La palme de la modération revient à la CFDT, dont certains adhérents sont candidats. Et l'appel à « tout mettre en oeuvre pour s'opposer à la mise en place des ordres professionnels »? « La CFDT n'a pas appelé au boycott du scrutin », nuance Michaël Deroche.

A.L.G.

Michelle Bressand, 59 ans, candidate à Paris

L'ordre infirmier est-il mal parti ?

Évidemment, j'aurais préféré qu'il y ait une vraie vague de candidatures ! Mais pour une première fois, ce n'est pas si mal. Il faut se rappeler que l'ordre, c'est du volontariat, et que les femmes ont souvent une deuxième vie après le travail !

Six syndicats ont appelé à s'opposer à la mise en place de l'ordre...

Ils ont tort. Il y a déjà tellement de problèmes à traiter ! Ils devraient se concentrer sur les revendications salariales. Je ne suis pas contre les syndicats, d'ailleurs, je suis adhérente à l'un d'entre eux. Mais ceux qui appellent au boycott obéissent à des consignes.

Si la participation est faible, craignez-vous qu'ils déposent des recours pour faire annuler le vote ?

Non. Il n'y a pas de seuil minimum de participation nécessaire pour valider le scrutin.

Le divorce entre les kinésithérapeutes et leur ordre professionnel est-il une menace pour l'ordre infirmier ?

Il n'y a pas de divorce entre les kinés et leur ordre, ils râlent juste parce qu'ils trouvent leur cotisation trop élevée. Les infirmières n'auront pas ce problème de cotisation, et le conseil national devra faire en sorte que la cotisation soit la moins élevée possible, en faisant des emprunts pour les investissements de départ. Les infirmières sont de bonnes gestionnaires ! Il me semblerait logique que la cotisation soit comprise entre 20 et 30 euros.

Envisagez-vous de vous présenter au conseil régional, puis au conseil national de l'ordre infirmier ?

Pour l'instant, je n'envisage que les élections départementales. Propos recueillis par A.L.G.

Christophe Debout, 40 ans, candidat en Haute-Savoie

À quoi attribuez-vous la faible mobilisation des candidats à l'ordre infirmier ?

D'abord, les infirmières n'ont pas une grande propension à s'engager dans des organisations associatives ou syndicales. D'autre part, comme c'est une structure nouvelle que les conseillers élus devront organiser de toutes pièces, il est difficile de se représenter l'engagement qui sera demandé aux élus. Enfin, il y a eu d'énormes difficultés au niveau des Ddass : des infirmiers qui n'obtiennent pas un renseignement, des candidatures refusées pour des motifs discutables, des documents en retard...

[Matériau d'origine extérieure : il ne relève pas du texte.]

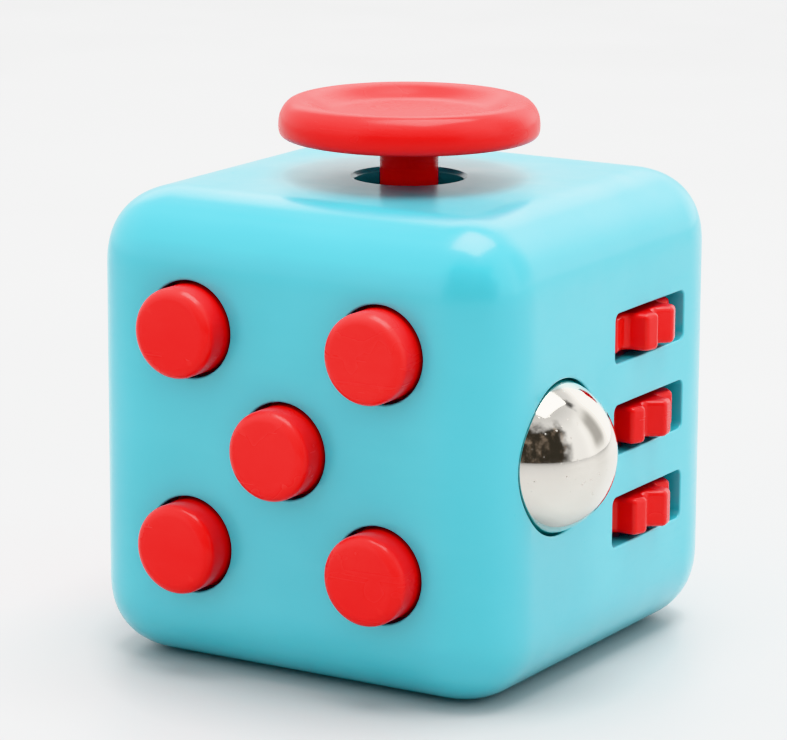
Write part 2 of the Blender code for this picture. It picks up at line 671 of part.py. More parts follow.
# =====================================================================================
# Left: spinning dial with a finger dimple, its retaining washer and screw
# =====================================================================================
dial = lathe(
    "dial",
    [
        (0.0, 2.45),
        (5.4, 2.45),
        (6.2, 2.58),
        (6.8, 2.88),
        (7.4, 3.0),
        (8.15, 2.8),
        (8.75, 2.3),
        (8.95, 1.6),
        (DIAL_R, 0.3),
        (DIAL_STEM_R, 0.3),
        (DIAL_STEM_R, -2.1),
        (PILOT_R, -2.1),
        (PILOT_R, 0.6),
        (0.0, 0.8),
    ],
    RED,
    (-HALF, 0, MID),
    TO_LEFT,
    32,
)
bm = bmesh.new()
bmesh.ops.create_uvsphere(bm, u_segments=20, v_segments=14, radius=2.92 * MM)
cut(dial, from_bm("finger_dimple", bm, None, (-HALF - 4.37, 0, MID + 3.6), TO_LEFT))
lathe("dial_retainer", [(4.6, -2.15), (4.6, -2.95), (0.75, -2.95), (0.75, -2.15)], ACETAL, (-HALF, 0, MID), TO_LEFT, 28, ring=True)
screw("dial_screw", (-HALF + 3.0, 0, MID), TO_RIGHT, 3.3)

# =====================================================================================
# Shading: smooth round pieces, sharp where the surface really turns
# =====================================================================================
for obj in parts.objects:
    for poly in obj.data.polygons:
        poly.use_smooth = True
    if obj.data.polygons:
        obj.data.set_sharp_from_angle(angle=math.radians(40))
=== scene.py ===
import math

import bmesh
import bpy
import numpy as np
from mathutils import Matrix, Vector, noise


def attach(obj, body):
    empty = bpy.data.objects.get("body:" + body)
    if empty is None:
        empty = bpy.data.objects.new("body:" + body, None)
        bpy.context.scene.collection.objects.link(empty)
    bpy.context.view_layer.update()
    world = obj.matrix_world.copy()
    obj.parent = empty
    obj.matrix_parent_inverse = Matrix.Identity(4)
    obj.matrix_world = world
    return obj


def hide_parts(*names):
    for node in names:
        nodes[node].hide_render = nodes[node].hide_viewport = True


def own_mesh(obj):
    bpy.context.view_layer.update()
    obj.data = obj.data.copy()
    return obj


MM = 0.001
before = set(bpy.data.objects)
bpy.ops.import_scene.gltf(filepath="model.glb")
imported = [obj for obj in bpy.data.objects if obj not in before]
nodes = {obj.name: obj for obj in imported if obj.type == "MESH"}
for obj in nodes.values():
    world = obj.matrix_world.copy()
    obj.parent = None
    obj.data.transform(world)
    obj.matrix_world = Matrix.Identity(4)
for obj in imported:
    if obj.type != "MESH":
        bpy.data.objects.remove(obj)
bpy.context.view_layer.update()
scene = bpy.context.scene

# ---- sizes, in millimetres, as in the CAD ----
CUBE = 33.0
HALF = 16.5
CASE_ROUND = 4.8
CASE_POWER = 2.4
CASE_EASE = CASE_ROUND * 1.165
WALL = 2.0
CAVITY = 14.5
MID = 16.5
BUTTON_R, BUTTON_HOLE_R, BUTTON_PROUD, BUTTON_EDGE = 3.13, 3.35, 2.27, 0.8
BUTTON_SPOTS = {
    "top_left": (-7.54, 24.16),
    "top_right": (7.54, 24.16),
    "centre": (0.0, 16.62),
    "bottom_left": (-7.54, 9.08),
    "bottom_right": (7.54, 9.08),
}
BACKPLATE_SCREWS = ((-12.0, 5.0), (12.0, 5.0), (-12.0, 28.2), (12.0, 28.2))
GLIDE_SCREW = 7.4
WHEEL_X, WHEEL_Y = 12.28, 5.1
WHEELS = {"upper": (23.15, 19.6), "middle": (16.69, 7.5), "lower": (10.15, 11.0)}
ARMS = ((25.0, 26.0), (19.5, 20.5), (13.0, 14.0), (6.9, 7.9))
BALL = (14.57, -7.5, 16.5)
BALL_R = 5.5
SOCKET_R = 5.64
WHEEL_POSTS = (22.6, 10.6)
BALL_POSTS = (24.0, 9.0)
ROCKER_Y, ROCKER_ARC, ROCKER_OPEN, ROCKER_HALF_W = 12.9, 8.1, 8.25, 3.8
ROCKER_TILT = math.radians(-8.0)
ROCKER_SCREW = 10.4

UP = Matrix.Identity(4)
TO_FRONT = Matrix.Rotation(math.pi / 2, 4, "X")
TO_BACK = Matrix.Rotation(-math.pi / 2, 4, "X")
TO_RIGHT = Matrix.Rotation(math.pi / 2, 4, "Y")
TO_LEFT = Matrix.Rotation(-math.pi / 2, 4, "Y")


def at(x, y, z):
    return Matrix.Translation((x, y, z))


# =====================================================================================
# Mesh helpers
# =====================================================================================
def obj_from(name, verts, faces, place=None):
    mesh = bpy.data.meshes.new(name)
    mesh.from_pydata([tuple(map(float, v)) for v in verts], [], faces)
    if place is not None:
        mesh.transform(place)
    bm = bmesh.new()
    bm.from_mesh(mesh)
    bmesh.ops.recalc_face_normals(bm, faces=bm.faces)
    bm.to_mesh(mesh)
    bm.free()
    obj = bpy.data.objects.new(name, mesh)
    scene.collection.objects.link(obj)
    return obj


def merge(name, *objs):
    """Several meshes that don't touch, as one object."""
    bm = bmesh.new()
    for o in objs:
        bm.from_mesh(o.data)
        bpy.data.objects.remove(o, do_unlink=True)
    mesh = bpy.data.meshes.new(name)
    bm.to_mesh(mesh)
    bm.free()
    obj = bpy.data.objects.new(name, mesh)
    scene.collection.objects.link(obj)
    return obj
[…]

L'appel au boycott lancé par les syndicats a-t-il aussi pesé ?

Certainement, mais ce n'est qu'un facteur parmi d'autres.

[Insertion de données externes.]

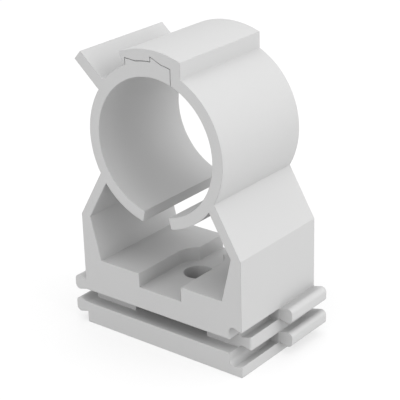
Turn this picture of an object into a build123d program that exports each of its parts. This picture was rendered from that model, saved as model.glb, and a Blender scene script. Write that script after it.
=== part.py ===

La fronde des kinés risque-t-elle de toucher les infirmières ?

La cotisation est le point crucial du conflit. Je souhaite que les conseillers nationaux fassent le choix d'une option budgétaire permettant de mettre en oeuvre les missions de l'ordre à un coût le plus étudié possible. 5 ou 10 euros de plus ou de moins peuvent être déterminants. Les élus doivent garder en tête le revenu moyen des infirmières.

L'Anfiide, que vous présidez depuis 2002, va-t-elle présenter d'autres candidats ?

Chaque candidature est indépendante. Nous avons incité nos adhérents à se présenter et nous sommes associés aux initiatives du groupe Sainte-Anne. L'Anfiide a toujours milité pour l'ordre, mais nous avons été très neutres en termes d'affichage associatif.

Envisagez-vous de vous présenter au conseil national ?

Pour l'instant, je n'ai pas encore pris de décision en ce sens. Propos recueillis par A.L.G.

Thierry Amouroux, 44 ans, candidat à Paris

Pourquoi vous présentez-vous à l'ordre infirmier ?

J'ai siégé dans les instances internationales de la profession, et j'ai vu que, dans chaque pays, les ordres permettent de prendre en compte la dimension infirmière de la santé. En France, on est bons sur le curatif, mais on ne fait pas grand-chose sur la prévention, les soins de santé primaires, la relation d'aide et l'éducation thérapeutique.

Que pensez-vous de l'attitude des syndicats qui ont appelé au boycott ?

Ils devraient employer des arguments corrects. Dire « L'ordre, c'est Pétain », c'est faux et ça ne fait pas avancer les choses, comme faire croire que l'ordre partagera les idées sur l'avortement de Jean-Luc Préel. Le SNPI-CGC, dont je suis président, a milité pour cette création. On peut être un militant syndical et être favorable à l'ordre. C'est la même démarche : agir pour ne pas subir.

Pourquoi y a-t-il eu si peu de candidats ?

Il y a très clairement eu un problème de communication. Pas de campagne nationale, pas d'affiche du ministère... La peur de l'inconnu a aussi joué. Moi, je trouve que c'est une expérience formidable d'être des pionniers, alors que dans quelques années, tout risque d'être codifié par les habitudes ou les règlements intérieurs !

Serez-vous candidat au conseil régional et au conseil national ?

Je suis un pragmatique, je me concentre déjà sur l'étape du conseil départemental. Propos recueillis par A.L.G.